►
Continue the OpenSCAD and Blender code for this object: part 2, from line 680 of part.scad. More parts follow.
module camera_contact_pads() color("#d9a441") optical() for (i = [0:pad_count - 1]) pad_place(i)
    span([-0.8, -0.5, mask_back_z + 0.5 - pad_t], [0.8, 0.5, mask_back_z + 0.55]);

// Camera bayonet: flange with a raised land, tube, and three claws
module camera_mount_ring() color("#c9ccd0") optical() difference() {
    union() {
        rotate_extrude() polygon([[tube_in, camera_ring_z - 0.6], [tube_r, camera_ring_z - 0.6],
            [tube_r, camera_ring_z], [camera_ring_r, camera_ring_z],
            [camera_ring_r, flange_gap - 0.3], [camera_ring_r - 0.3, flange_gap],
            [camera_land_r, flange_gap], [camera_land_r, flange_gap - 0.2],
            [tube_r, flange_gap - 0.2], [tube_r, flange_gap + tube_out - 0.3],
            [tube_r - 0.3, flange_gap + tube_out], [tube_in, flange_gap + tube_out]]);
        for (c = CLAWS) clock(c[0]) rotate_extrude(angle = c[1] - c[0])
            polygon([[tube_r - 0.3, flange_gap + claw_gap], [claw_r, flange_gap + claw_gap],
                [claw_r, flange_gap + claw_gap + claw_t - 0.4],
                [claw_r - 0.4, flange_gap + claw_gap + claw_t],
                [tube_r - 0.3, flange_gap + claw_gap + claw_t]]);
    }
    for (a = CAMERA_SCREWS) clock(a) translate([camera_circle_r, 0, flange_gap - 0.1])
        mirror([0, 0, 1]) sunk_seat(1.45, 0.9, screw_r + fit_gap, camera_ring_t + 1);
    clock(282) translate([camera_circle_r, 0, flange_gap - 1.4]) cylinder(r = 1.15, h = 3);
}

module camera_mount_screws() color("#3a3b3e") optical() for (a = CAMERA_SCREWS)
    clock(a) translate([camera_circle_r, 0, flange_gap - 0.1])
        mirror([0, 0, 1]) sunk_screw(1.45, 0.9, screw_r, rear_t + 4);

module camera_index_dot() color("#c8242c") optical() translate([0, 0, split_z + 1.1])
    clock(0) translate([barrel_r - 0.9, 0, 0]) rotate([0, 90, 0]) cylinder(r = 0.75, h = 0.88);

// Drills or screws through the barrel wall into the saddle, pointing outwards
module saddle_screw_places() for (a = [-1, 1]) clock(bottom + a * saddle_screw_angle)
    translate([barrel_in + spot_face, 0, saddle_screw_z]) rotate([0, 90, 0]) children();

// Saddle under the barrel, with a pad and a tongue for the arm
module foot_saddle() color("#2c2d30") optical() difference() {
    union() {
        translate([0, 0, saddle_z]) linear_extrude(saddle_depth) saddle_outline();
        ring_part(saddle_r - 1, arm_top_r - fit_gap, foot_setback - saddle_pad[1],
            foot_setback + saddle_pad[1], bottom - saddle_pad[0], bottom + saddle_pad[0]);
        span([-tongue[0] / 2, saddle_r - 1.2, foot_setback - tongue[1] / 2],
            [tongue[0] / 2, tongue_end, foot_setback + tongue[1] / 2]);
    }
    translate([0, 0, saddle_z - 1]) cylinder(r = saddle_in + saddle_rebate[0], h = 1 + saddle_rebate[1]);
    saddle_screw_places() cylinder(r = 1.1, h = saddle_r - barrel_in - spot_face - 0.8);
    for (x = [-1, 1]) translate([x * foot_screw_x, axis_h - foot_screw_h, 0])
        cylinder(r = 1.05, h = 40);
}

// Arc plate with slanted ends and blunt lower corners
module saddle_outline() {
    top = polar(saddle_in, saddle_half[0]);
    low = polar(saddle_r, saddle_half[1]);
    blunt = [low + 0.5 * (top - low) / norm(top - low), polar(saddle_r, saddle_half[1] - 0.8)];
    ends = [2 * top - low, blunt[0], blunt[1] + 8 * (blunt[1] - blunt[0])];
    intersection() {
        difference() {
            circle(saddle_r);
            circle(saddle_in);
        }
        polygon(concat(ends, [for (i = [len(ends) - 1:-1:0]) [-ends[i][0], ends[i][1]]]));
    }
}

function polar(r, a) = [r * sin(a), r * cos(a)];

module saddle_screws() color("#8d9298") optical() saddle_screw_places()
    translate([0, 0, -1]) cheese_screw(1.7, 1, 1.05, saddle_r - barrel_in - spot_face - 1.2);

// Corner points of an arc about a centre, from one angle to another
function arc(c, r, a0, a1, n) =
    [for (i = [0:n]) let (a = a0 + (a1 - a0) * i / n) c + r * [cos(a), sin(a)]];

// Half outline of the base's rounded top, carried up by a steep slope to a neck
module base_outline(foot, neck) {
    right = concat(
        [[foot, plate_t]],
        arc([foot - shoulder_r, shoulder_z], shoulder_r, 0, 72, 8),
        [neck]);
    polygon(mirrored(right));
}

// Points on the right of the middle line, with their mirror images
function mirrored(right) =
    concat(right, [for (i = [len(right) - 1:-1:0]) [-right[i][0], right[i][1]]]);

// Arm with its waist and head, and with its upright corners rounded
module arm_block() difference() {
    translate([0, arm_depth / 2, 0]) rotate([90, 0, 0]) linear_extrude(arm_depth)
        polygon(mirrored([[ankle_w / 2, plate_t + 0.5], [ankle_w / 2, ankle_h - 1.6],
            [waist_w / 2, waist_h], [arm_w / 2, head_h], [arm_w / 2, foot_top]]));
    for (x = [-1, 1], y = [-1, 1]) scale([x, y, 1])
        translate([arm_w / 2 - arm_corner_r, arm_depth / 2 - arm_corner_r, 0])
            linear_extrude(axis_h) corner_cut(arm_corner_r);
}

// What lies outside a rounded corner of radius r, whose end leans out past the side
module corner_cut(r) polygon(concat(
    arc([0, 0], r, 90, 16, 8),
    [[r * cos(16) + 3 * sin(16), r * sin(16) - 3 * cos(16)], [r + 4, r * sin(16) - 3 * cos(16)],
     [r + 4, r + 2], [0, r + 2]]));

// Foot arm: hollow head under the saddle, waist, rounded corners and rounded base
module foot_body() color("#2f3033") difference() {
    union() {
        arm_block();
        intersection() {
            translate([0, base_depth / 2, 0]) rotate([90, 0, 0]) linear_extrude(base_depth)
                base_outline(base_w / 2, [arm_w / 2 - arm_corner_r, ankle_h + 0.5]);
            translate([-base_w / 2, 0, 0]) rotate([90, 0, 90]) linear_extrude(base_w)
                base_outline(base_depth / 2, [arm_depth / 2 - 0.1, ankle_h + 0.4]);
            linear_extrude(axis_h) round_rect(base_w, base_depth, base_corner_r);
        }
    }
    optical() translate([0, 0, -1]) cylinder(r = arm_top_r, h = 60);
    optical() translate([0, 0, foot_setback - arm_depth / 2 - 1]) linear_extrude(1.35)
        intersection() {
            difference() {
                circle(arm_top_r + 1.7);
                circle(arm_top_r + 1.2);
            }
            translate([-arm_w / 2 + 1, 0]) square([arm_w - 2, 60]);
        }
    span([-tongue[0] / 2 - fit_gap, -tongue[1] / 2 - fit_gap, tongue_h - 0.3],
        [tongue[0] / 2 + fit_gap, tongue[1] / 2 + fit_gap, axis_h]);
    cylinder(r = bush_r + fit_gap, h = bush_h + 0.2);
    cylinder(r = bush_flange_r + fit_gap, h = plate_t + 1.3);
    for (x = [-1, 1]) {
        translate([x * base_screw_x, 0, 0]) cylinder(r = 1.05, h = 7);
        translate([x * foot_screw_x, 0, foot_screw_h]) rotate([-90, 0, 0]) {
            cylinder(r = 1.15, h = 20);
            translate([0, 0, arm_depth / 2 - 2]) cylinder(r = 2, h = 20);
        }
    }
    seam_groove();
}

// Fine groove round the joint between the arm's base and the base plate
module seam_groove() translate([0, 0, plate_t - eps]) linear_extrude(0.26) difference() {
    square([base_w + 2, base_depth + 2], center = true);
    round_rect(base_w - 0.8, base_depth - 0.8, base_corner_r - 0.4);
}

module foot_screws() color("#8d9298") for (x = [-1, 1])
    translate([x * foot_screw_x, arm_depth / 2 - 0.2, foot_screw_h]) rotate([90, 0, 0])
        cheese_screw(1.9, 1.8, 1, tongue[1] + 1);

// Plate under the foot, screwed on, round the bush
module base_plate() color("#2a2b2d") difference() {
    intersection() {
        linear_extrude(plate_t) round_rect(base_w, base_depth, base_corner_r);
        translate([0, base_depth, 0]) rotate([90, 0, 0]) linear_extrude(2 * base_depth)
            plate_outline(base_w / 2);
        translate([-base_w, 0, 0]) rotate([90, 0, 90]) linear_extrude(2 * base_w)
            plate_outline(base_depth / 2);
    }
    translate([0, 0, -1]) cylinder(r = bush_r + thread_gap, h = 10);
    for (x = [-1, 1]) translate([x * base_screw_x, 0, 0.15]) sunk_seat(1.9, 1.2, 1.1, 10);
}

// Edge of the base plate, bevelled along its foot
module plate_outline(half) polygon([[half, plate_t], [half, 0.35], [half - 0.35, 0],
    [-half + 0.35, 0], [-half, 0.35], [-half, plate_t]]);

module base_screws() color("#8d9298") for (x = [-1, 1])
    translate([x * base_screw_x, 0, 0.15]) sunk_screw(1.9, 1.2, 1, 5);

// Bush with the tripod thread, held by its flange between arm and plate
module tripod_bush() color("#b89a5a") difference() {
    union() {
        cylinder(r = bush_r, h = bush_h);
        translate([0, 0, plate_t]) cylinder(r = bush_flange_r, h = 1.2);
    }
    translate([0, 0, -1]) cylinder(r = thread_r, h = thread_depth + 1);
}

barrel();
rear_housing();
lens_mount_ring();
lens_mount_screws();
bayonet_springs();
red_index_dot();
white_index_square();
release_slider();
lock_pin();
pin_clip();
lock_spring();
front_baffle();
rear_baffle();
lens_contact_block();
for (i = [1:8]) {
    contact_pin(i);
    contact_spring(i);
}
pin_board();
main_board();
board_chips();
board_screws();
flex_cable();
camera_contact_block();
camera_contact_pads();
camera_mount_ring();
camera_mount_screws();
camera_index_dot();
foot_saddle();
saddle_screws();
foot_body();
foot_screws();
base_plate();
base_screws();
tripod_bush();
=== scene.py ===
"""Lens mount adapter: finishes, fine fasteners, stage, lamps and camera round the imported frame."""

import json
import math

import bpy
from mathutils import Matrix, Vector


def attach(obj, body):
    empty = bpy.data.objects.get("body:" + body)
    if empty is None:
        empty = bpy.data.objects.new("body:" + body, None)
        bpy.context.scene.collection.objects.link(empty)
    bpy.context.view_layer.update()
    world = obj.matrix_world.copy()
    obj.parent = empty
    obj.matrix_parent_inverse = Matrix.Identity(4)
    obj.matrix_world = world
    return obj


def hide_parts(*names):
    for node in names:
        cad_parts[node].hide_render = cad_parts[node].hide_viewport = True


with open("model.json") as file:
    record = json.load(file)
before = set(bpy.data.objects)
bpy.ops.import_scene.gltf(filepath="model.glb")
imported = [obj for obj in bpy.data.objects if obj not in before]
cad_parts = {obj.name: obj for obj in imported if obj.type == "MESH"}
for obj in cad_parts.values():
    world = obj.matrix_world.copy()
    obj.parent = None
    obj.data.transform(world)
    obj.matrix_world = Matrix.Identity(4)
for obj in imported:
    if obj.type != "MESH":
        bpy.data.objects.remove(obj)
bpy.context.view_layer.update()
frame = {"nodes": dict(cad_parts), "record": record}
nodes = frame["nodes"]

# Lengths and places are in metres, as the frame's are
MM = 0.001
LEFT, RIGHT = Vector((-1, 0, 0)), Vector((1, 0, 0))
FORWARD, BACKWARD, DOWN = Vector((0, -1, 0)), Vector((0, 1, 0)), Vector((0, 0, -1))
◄
#### [Directions]
Exactly as written, please reproduce the lines from the first line of the data to the line containing "span([-0.8, -0.5, mask_back_z", inclusive, and nothing else.

#### [Solution to the exercise]
Continue the OpenSCAD and Blender code for this object: part 2, from line 680 of part.scad. More parts follow.
module camera_contact_pads() color("#d9a441") optical() for (i = [0:pad_count - 1]) pad_place(i)
    span([-0.8, -0.5, mask_back_z + 0.5 - pad_t], [0.8, 0.5, mask_back_z + 0.55]);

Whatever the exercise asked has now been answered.